One of the greatest people I’ve ever met!  He always has a smile on his face. Whenever I see him he gives me a high five.  Overall great guy.  Simba, a summer camp counselor at Gold Arrow Camp poses on the disc golf course in California

He truly is a pleasure to be around. He is such a warm spirit and truly embraces the values of camp in himself, and in his campers.  He lifts my mood and challenges me to be a better staff member, friend, and person myself. I believe that he is one of the most deserving nominees for this award.  

His never-ending enthusiasm motivates not only his campers but all the staff around him. He is the most incredible frisbee golf counselor which goes to show that he can make any activity the best activity. Simba inspires me to give more to my campers and live every day to its fullest.

An incredible leader and counselor.  Simba is so supportive and creative when working with his cabin. He inspires me to be a better counselor and I am grateful for his friendship and positivity.  A true leader.

Simba is always welcoming to all people at camp regardless of who they are or what they do.  He is always high energy with his kids and makes sure everyone feels included. He makes sure to engage everyone and makes camp a better place.

Always in good spirits, shows tremendous leadership, spreads the excitement, everyone’s hype man- constantly finding something to laugh about.  Overall, he’s a good role model for everyone!

Simba was a leader in camp this year! He made a positive difference to those around him, and camp is a better place now because of his influence. 

A boy inside a man’s body. Whenever you see him he’s smiling and joining in with the kids. I couldn’t believe when he said he was only 22. A great GAC role model, and an inspiration for me. 

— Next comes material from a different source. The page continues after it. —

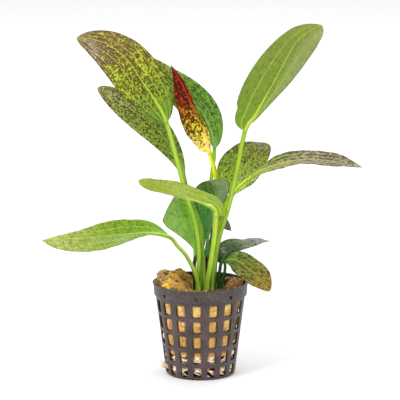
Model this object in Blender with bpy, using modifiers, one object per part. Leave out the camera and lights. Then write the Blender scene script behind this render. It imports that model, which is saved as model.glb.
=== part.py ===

I am so impressed with his ability to lead his campers so well. He is humble, genuine, kind, fun to be around, and hilarious. So many people at camp look up to him because of the way he carries himself and the magic he makes at GAC. I am so thankful he is here and that campers and counselors alike are able to learn from Simba!

CONGRATULATIONS SIMBA!

Simba, a summer camp counselor at Gold Arrow Camp, relaxes on a kayak.